The Kids Are Alright

MCF Intersection

A regular snapshot of the trends, news and research in the world of philanthropy — and its impact on business.


One of the most important questions almost all high net-worth families have is how to raise responsible, grounded children. Money can stunt children’s sense of perspective, independence, and life direction, causing both entitlements about—and dependence upon—family wealth. It can also impede them in developing the emotional skills needed to live a healthy, independent life. It’s no wonder I’m often asked by clients, “How do we provide for our children while teaching them strong values and the responsibilities of wealth?”

The answer varies depending on your child’s personality and aptitude of course, but in general, here are my rules of thumb for each age and stage:

Younger kids: Model your values

Remember that values are caught, not taught. Your children will pick up more from seeing the choices you make about how you spend your time and money than they will from what you say. If you want them to learn frugality, humility, and good judgment, you need to live those values. As Duke University’s respected Dr. Kelly Crace put it: “If I followed you around for 3 weeks, I could tell you exactly what your top 5 values are.”

Consider also creating traditions and habits to teach core money lessons. For instance, label three jars—saving, spending, and giving—to encourage the important life skills of thoughtful choices, delayed gratification, and generosity. To impose critical boundaries and encourage independence, limit the number and value of the gifts you give for holidays and birthdays.

Teens and young adults: Teach financial skills, but let them make mistakes

Give older kids the opportunity to learn practical money, wealth, and giving skills. Open up their own investment account with your advisor. Encourage them to take a course about money. Give them a small philanthropic budget or take them on a service trip.

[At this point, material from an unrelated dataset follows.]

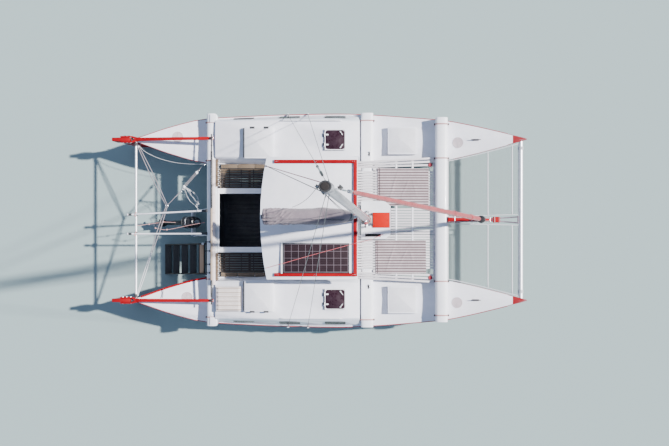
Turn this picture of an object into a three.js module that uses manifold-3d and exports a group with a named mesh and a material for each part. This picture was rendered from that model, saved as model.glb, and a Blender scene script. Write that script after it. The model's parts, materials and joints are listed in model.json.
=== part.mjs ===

Teach them about budgeting. Help them figure out how they might save for an important purchase—and consider matching whatever they can earn. If a college student blows through their spending budget halfway through the month, letting them do without for the rest of the month can help teach them budgeting, self-discipline, and planning—all important life skills.

Talking about your family money history can also be a great family exercise. How was money talked about around the dinner table when you were growing up? What were the main money messages you learned from your family? What messages, direct or indirect, did you receive from your parents or grandparents? What are the basic rules you tend to live by? These discussions not only foster conversations about important values and traditions, but can help family members swap stories and memories.

Be careful not to parent with your wallet. Money and time can solve most problems; but money can solve them too quickly. Many families use money (and influence) to allow kids to avoid natural consequences, but those consequences are what allows them to develop the emotional skills they need to live a healthy life.

Adult children: Celebrate their independence and support them at key moments

Remember that growing up with financially or vocationally successful parents or grandparents can cast a shadow on the rising generation. It can be paralyzing and may feel impossible for them to live up to that standard. Foster and celebrate your child’s interests and dreams, no matter whether they correlate to your own.

Consider life transitions as logical moments to be generous. That’s often when the money is most needed. A wedding? Starting a business? Buying a house? After the birth of your grandchildren, or daycare or tuition bills start hitting? Most people don’t need a lot of money at age 25 or 75. But there are key points in the middle when a large lump sum can really help.

When it comes to discussing the size of the family estate, barring imminent health issues, it is often better to wait until children have begun establishing their own careers before getting into the details. While you want to wait until they’ve tasted their own success and developed a respect for the value of money, don’t put it off forever. You also don’t want them to learn the size of your wealth on the day assets are being transferred; then there’s no time for them to become prepared to manage it.

Wealth can be an amplifier of all things—both positive and negative. If not properly managed, the very resources that should help a family flourish, can lead to its undoing. Parents and family elders need to prepare their heirs with the same dedication and discipline that they brought to building and managing their wealth.

Your children are your legacy. Make sure you equip them with all the skills, character, and experience they need to live successful and rewarding lives.